Root, root, root for the bad guys?: The upside-down world of The Big Short

They used to say economics was the dreary science, but no longer, as there have been a # of movies about the high jinx of Wall Street, hedge funds, and esp the collapse of the economic system in 2008. The Big Short is the latest and certainly ups the ante and the frenzy. As the director Adam McKay notes, it's "based on truth," in fact on a Michael Lewis book about three sets of hedge-fund investors who went "short" in 2008: each in his own way saw that the housing market was a bubble that would burst and bet against the housing market - leading to incredible stress and distress, to eventual huge profits, but not to much satisfaction or salvation.
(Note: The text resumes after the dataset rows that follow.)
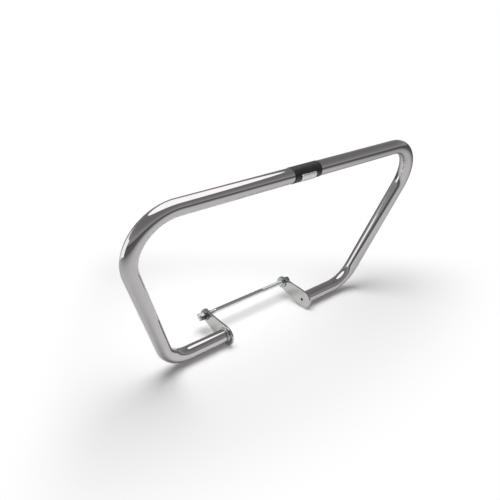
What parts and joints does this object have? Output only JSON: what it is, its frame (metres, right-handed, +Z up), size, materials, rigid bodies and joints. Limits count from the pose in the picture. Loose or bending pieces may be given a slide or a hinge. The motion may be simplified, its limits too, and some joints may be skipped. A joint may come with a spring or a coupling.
{
  "type": "motorcycle crash bars",
  "caption": "Polished steel crash bar: one tube bent into a forward-leaning trapezoid loop, welded to two drilled plates that a long through rod bolts to the engine mount.",
  "frame": {"origin": "middle of the through rod's axis, half way between the plates, where the motorcycle's engine mount holds it", "axes": "+X along the rod, to the right as seen from the front, which is the rider's left; -Y forward and +Z up, as fitted; the loop leans forward of the rod. Left and right in the names are as seen from the front"},
  "size_m": [0.8026, 0.214, 0.4156],
  "materials": {
    "tube_steel": "polished",
    "plate_steel": "satin",
    "weld_steel": "polished weld ripples",
    "zinc_steel": "bright zinc plated",
    "spring_steel": "zinc plated",
    "sleeve_black": "satin black",
    "badge_metal": "satin"
  },
  "bodies": {
    "root": {"main_tube": "tube_steel", "left_plate": "plate_steel", "right_plate": "plate_steel", "left_weld_bead": "weld_steel", "right_weld_bead": "weld_steel", "through_rod": "zinc_steel", "left_outer_nut": "zinc_steel", "right_outer_nut": "zinc_steel", "left_spring_washer": "spring_steel", "right_spring_washer": "spring_steel", "left_outer_washer": "zinc_steel", "right_outer_washer": "zinc_steel", "left_spacer_washer": "zinc_steel", "right_spacer_washer": "zinc_steel", "top_sleeve": "sleeve_black", "badge_plate": "badge_metal"}
  },
  "joints": []
}
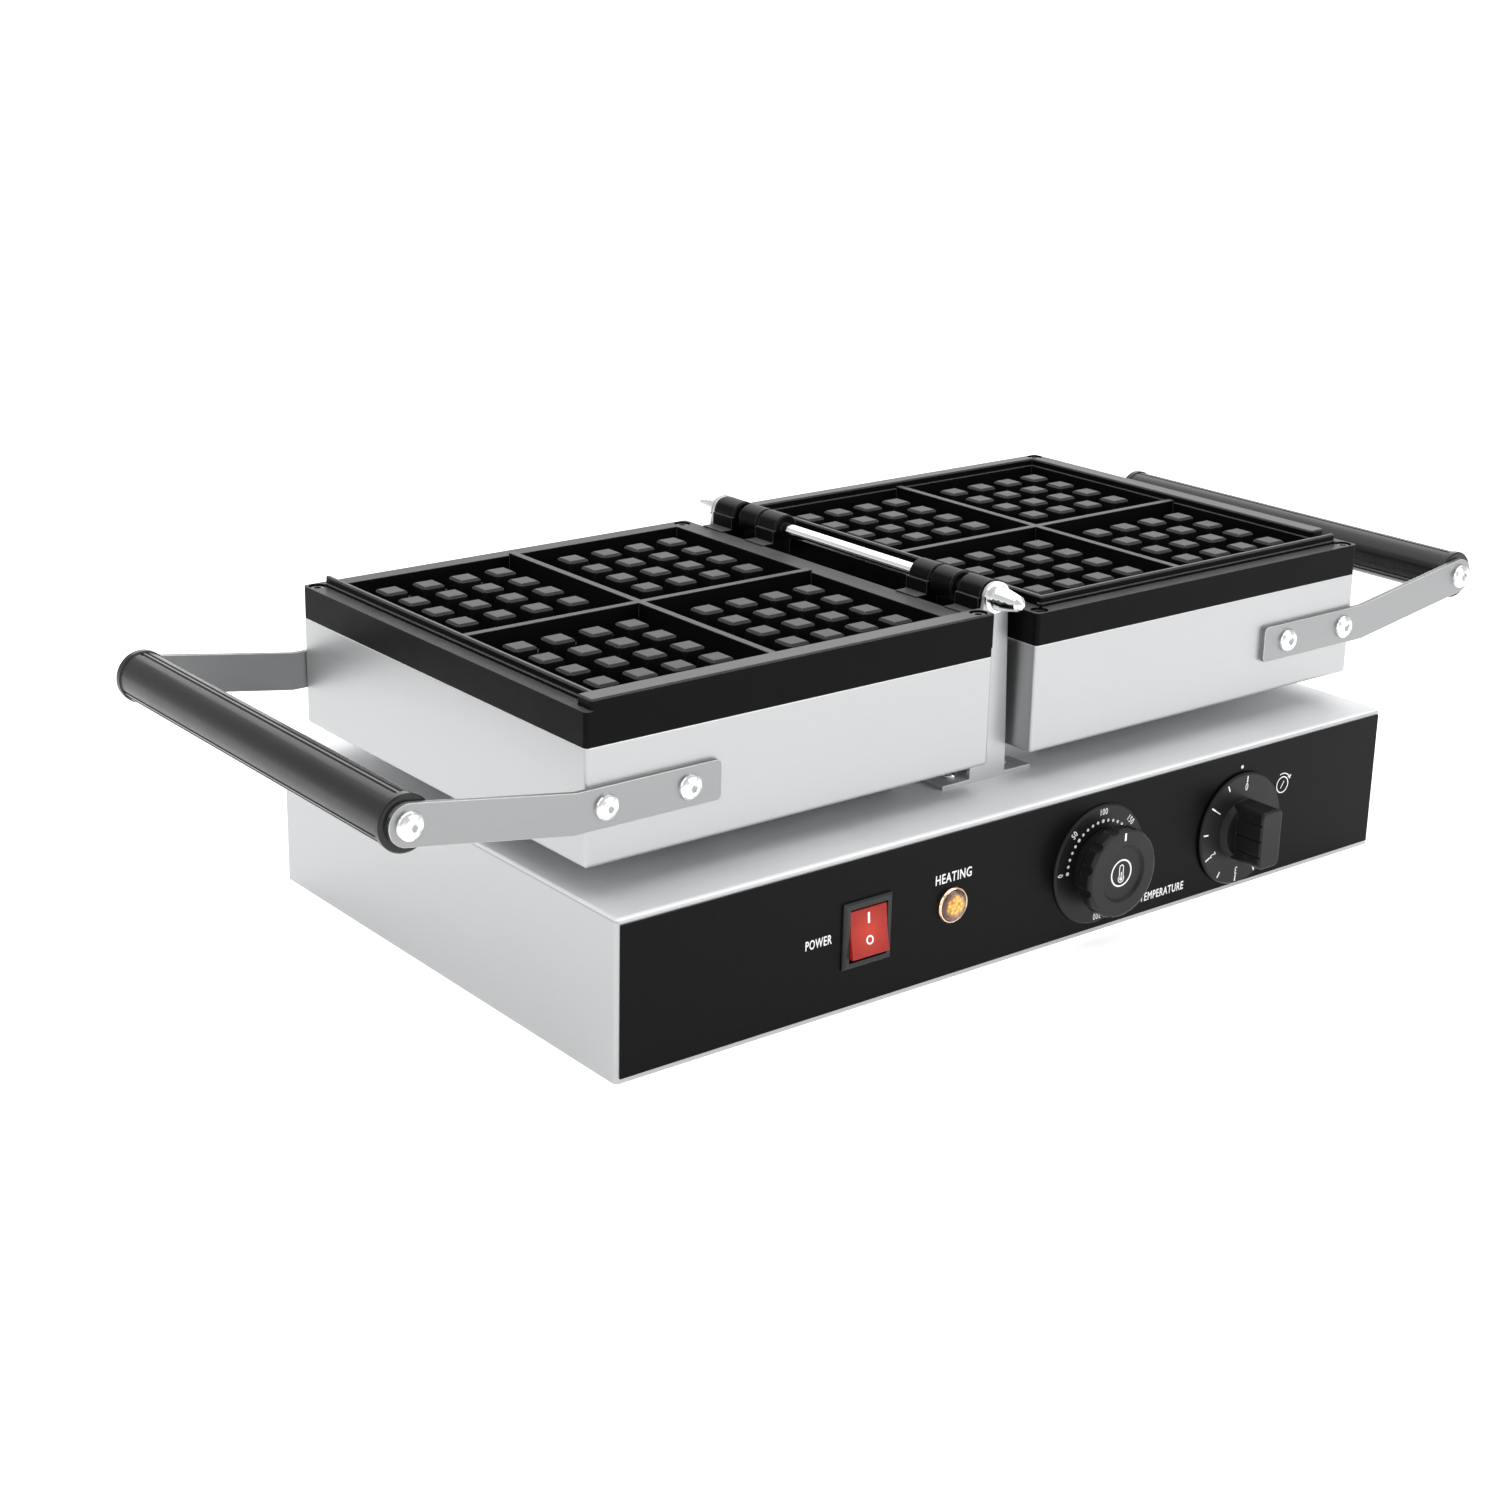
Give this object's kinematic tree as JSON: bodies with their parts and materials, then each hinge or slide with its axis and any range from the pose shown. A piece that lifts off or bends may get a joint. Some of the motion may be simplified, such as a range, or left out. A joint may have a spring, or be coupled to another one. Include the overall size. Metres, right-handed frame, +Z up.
{
  "type": "waffle maker",
  "caption": "Double electric waffle maker with two flip-over cast plates on one hinge rod, a stainless base, rocker switch, thermostat and timer knobs.",
  "frame": {"origin": "on the table, under the middle of the whole object's box, which is also the middle of the base box", "axes": "+X to the right along the control panel, +Y from the control panel to the back, +Z up"},
  "size_m": [0.818, 0.394, 0.21],
  "materials": {
    "stainless": "satin brushed stainless sheet, brushed along the width",
    "tray_steel": "satin stainless sheet",
    "arm_steel": "satin steel flat bar",
    "bracket_steel": "satin steel sheet",
    "inner_steel": "plain zinc plated or bright steel inside the casing",
    "panel_black": "black printed overlay, low gloss",
    "plate_black": "cast aluminium with black non-stick coating, semi-gloss",
    "grip_black": "black moulded plastic, soft gloss",
    "knob_black": "dark grey moulded plastic, fine texture",
    "switch_black": "black moulded plastic",
    "gland_black": "black nylon",
    "rocker_red": "translucent red, lit from behind",
    "amber_lens": "faceted amber lens",
    "chrome": "bright plated steel",
    "dark_screw": "blackened steel",
    "rubber": "black rubber",
    "white_insulator": "heat resistant moulded insulator",
    "mineral_wool": "pressed mineral wool slab"
  },
  "bodies": {
    "base": {"base_housing": "stainless", "front_panel": "panel_black", "bottom_plate": "inner_steel", "feet": "rubber", "foot_screws": "chrome", "foot_nuts": "chrome", "bottom_screws": "chrome", "cable_gland": "gland_black", "gland_nut": "gland_black", "terminal_block": "white_insulator", "switch_body": "switch_black", "lamp_bezel": "chrome", "lamp_lens": "amber_lens", "lamp_body": "white_insulator", "thermostat_dial": "knob_black", "thermostat_body": "inner_steel", "timer_body": "white_insulator", "bracket_front": "bracket_steel", "bracket_rear": "bracket_steel", "bracket_screws": "chrome", "bracket_nuts": "chrome", "rest_bar_front": "bracket_steel", "rest_bar_rear": "bracket_steel", "hinge_rod": "chrome", "hinge_washers": "chrome", "cap_nuts": "chrome"},
    "left_head": {"left_shell": "tray_steel", "left_plate": "plate_black", "left_plate_screws": "dark_screw", "left_plate_nuts": "chrome", "left_element": "inner_steel", "left_clamp_plate": "inner_steel", "left_insulation": "mineral_wool", "left_arm_front": "arm_steel", "left_arm_rear": "arm_steel", "left_arm_screws": "chrome", "left_arm_nuts": "chrome", "left_grip": "grip_black", "left_grip_rod": "inner_steel", "left_grip_screws": "chrome"},
    "right_head": {"right_shell": "tray_steel", "right_plate": "plate_black", "right_plate_screws": "dark_screw", "right_plate_nuts": "chrome", "right_element": "inner_steel", "right_clamp_plate": "inner_steel", "right_insulation": "mineral_wool", "right_arm_front": "arm_steel", "right_arm_rear": "arm_steel", "right_arm_screws": "chrome", "right_arm_nuts": "chrome", "right_grip": "grip_black", "right_grip_rod": "inner_steel", "right_grip_screws": "chrome"},
    "power_rocker": {"power_rocker": "rocker_red"},
    "thermostat_knob": {"thermostat_knob": "knob_black", "thermostat_shaft": "inner_steel"},
    "timer_knob": {"timer_knob": "knob_black", "timer_shaft": "inner_steel"}
  },
  "joints": [
    {"name": "left_head_hinge", "type": "hinge", "parent": "base", "child": "left_head", "pos_m": [0, 0, 0.201], "axis": [0, 1, 0], "range_deg": [0, 180]},
    {"name": "right_head_hinge", "type": "hinge", "parent": "base", "child": "right_head", "pos_m": [0, 0, 0.201], "axis": [0, 1, 0], "range_deg": [-180, 0]},
    {"name": "power_rocker_tip", "type": "hinge", "parent": "base", "child": "power_rocker", "pos_m": [-0.129, -0.169, 0.0474], "axis": [1, 0, 0], "range_deg": [0, 16]},
    {"name": "thermostat_turn", "type": "hinge", "parent": "base", "child": "thermostat_knob", "pos_m": [0.0465, -0.17, 0.046], "axis": [0, 1, 0], "range_deg": [-90, 180]},
    {"name": "timer_turn", "type": "hinge", "parent": "base", "child": "timer_knob", "pos_m": [0.1655, -0.17, 0.042], "axis": [0, 1, 0], "range_deg": [0, 270]}
  ]
}
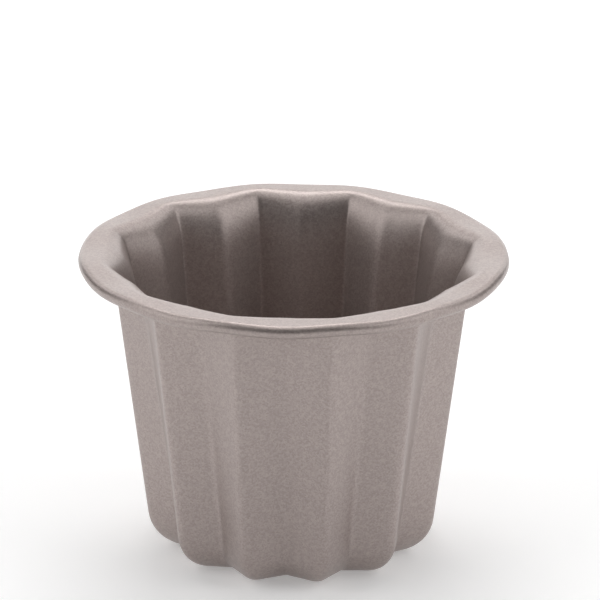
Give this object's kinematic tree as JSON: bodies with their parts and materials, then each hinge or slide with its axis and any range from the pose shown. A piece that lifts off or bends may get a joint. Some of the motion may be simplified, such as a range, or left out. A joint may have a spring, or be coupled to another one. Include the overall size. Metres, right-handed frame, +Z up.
{
  "type": "canele mould",
  "caption": "Small deep fluted baking mould of coated sheet steel, with leaning flat-sided flutes, a rounded foot, a flared rim and a rolled edge.",
  "frame": {"origin": "middle of the floor's underside, where the mould stands", "axes": "+Z up the mould's axis, towards its open mouth; a crest of the flutes lies over +X"},
  "size_m": [0.07, 0.07, 0.0506],
  "materials": {
    "coated_steel": "satin metallic non-stick coat, warm grey with a fine flake"
  },
  "bodies": {
    "root": {"mould": "coated_steel"}
  },
  "joints": []
}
McKay does a good job establishing the personalities in each of the 3 groups - and he's helped in that each is distinct and colorful. He also does a fantastic job keep the movie going at a fast pace - with lots of quick edits at times, with some amusing scenes in which B-list celebs address the camera and explain some of the arcana of credit default swaps at al., and with some shrewd asides from the lead characters, assuring us at various times (e.g., when one of the traders confronts Alan Greenspan) that "this really happened," and one, amusingly, admitting that a scene (specifically, two of the hedge guys learning about the potential collapse from a brochure left in a bank lobby) actually never happened in reality. The film faces a really tough challenge and manages to make it work: we kind of root for these guys, underdogs in the trading world, even though, a., several of the players are pretty nasty, self-centered, and sexist, and, even more odd, to "root" for the is to root for the collapse of the whole financial system, a travesty and a disgrace. There's no real positive message here - in fact, the film makes us look over our shoulders and wonder if it could happen again, when it will happen next in fact. That's probably the goal. It makes a good companion piece with another recent film that shows the crisis from the POV of a homeowner under the water: 99 Homes.